AIM OF THE TASK: Write out, unchanged, the lines from the one holding "obj.parent = None" to the close of the listing. Both the first and last lines belong in it.
•••••
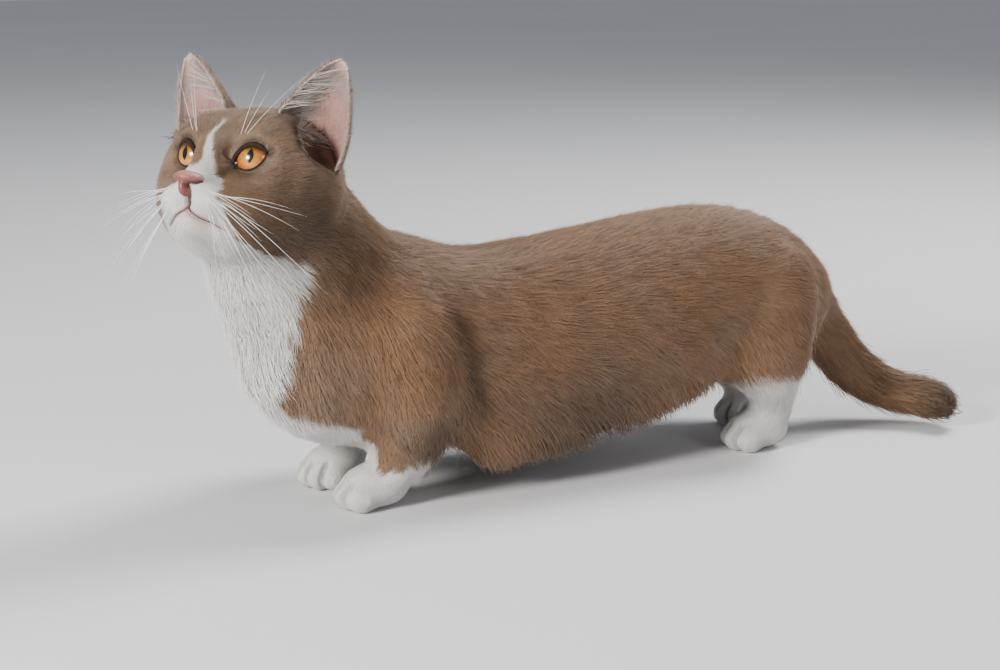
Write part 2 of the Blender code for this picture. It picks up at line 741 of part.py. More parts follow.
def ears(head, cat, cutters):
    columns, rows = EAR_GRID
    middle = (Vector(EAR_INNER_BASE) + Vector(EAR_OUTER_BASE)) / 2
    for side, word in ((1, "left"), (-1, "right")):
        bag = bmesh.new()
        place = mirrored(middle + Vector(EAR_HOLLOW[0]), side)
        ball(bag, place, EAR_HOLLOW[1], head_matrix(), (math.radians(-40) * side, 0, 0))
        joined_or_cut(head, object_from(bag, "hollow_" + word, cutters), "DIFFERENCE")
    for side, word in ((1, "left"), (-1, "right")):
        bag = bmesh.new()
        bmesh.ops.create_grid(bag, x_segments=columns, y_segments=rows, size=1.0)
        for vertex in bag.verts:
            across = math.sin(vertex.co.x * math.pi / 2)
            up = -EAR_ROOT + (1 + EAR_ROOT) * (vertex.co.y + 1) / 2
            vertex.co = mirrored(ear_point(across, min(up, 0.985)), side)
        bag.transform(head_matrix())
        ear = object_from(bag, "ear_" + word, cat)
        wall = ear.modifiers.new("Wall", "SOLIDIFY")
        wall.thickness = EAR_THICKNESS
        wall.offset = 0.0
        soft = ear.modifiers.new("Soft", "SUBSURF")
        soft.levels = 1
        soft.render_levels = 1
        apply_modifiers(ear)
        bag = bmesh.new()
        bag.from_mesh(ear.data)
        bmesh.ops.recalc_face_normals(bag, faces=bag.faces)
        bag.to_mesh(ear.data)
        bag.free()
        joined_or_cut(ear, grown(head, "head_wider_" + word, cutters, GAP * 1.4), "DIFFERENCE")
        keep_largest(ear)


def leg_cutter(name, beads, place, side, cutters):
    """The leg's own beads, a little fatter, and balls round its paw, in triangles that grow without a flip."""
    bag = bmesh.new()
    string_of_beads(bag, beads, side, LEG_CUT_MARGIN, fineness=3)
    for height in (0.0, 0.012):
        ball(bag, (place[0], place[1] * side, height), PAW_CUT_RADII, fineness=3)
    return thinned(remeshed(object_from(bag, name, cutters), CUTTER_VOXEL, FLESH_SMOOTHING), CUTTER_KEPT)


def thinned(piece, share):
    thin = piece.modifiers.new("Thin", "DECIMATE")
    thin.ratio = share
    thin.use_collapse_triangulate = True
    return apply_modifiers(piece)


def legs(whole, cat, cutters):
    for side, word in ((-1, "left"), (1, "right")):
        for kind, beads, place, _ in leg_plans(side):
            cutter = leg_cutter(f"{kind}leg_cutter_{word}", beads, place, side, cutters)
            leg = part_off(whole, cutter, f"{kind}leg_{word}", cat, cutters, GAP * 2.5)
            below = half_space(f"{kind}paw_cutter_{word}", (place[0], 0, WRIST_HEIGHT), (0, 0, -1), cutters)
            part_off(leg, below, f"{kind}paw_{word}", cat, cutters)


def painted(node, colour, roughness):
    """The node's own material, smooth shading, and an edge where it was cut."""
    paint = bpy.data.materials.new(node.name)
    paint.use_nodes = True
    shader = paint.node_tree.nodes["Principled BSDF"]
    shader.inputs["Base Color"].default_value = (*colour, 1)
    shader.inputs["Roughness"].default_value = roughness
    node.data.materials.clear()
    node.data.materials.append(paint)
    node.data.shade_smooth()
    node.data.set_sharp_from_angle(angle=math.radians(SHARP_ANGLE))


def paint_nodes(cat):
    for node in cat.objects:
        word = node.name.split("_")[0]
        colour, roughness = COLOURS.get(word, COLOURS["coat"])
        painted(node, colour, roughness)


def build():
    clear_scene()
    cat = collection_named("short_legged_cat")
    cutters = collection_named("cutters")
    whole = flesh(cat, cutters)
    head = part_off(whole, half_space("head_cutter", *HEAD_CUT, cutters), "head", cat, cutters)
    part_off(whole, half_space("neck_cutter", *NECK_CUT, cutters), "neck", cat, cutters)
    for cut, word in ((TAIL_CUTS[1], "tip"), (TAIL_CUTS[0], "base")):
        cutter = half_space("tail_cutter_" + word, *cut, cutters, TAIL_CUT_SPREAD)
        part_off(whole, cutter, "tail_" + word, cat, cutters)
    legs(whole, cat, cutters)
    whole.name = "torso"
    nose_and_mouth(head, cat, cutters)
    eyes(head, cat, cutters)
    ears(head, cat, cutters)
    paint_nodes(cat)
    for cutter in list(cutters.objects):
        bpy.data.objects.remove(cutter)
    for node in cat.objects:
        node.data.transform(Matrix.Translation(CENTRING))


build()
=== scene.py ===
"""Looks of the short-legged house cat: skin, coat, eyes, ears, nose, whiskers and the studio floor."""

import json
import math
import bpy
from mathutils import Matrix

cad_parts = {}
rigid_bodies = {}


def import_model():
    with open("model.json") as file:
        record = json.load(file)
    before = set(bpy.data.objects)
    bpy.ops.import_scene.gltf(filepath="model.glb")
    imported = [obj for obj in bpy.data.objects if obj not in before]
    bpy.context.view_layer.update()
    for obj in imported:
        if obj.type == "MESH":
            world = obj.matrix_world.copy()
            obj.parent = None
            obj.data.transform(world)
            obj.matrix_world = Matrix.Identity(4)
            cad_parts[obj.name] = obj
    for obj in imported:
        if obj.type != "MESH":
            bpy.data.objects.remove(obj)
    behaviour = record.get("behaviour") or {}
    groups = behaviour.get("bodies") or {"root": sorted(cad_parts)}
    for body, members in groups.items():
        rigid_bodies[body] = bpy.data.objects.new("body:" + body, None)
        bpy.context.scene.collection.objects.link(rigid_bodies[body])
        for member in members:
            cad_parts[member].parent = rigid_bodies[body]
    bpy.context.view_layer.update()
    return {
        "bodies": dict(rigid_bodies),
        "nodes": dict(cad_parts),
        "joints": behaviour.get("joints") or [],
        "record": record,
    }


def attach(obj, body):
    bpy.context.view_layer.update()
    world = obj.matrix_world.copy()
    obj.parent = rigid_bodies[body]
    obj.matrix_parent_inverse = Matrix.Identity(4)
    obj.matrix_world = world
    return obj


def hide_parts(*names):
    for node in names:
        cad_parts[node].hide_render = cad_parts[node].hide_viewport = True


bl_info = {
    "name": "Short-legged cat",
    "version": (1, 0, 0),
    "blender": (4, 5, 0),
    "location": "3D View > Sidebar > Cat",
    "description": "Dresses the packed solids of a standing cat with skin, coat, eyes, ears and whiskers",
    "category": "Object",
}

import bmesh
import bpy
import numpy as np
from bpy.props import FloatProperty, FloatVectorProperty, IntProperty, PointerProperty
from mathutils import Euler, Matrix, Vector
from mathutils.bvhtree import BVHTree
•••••
PROBLEM SOLUTION:
            obj.parent = None
            obj.data.transform(world)
            obj.matrix_world = Matrix.Identity(4)
            cad_parts[obj.name] = obj
    for obj in imported:
        if obj.type != "MESH":
            bpy.data.objects.remove(obj)
    behaviour = record.get("behaviour") or {}
    groups = behaviour.get("bodies") or {"root": sorted(cad_parts)}
    for body, members in groups.items():
        rigid_bodies[body] = bpy.data.objects.new("body:" + body, None)
        bpy.context.scene.collection.objects.link(rigid_bodies[body])
        for member in members:
            cad_parts[member].parent = rigid_bodies[body]
    bpy.context.view_layer.update()
    return {
        "bodies": dict(rigid_bodies),
        "nodes": dict(cad_parts),
        "joints": behaviour.get("joints") or [],
        "record": record,
    }


def attach(obj, body):
    bpy.context.view_layer.update()
    world = obj.matrix_world.copy()
    obj.parent = rigid_bodies[body]
    obj.matrix_parent_inverse = Matrix.Identity(4)
    obj.matrix_world = world
    return obj


def hide_parts(*names):
    for node in names:
        cad_parts[node].hide_render = cad_parts[node].hide_viewport = True


bl_info = {
    "name": "Short-legged cat",
    "version": (1, 0, 0),
    "blender": (4, 5, 0),
    "location": "3D View > Sidebar > Cat",
    "description": "Dresses the packed solids of a standing cat with skin, coat, eyes, ears and whiskers",
    "category": "Object",
}

import bmesh
import bpy
import numpy as np
from bpy.props import FloatProperty, FloatVectorProperty, IntProperty, PointerProperty
from mathutils import Euler, Matrix, Vector
from mathutils.bvhtree import BVHTree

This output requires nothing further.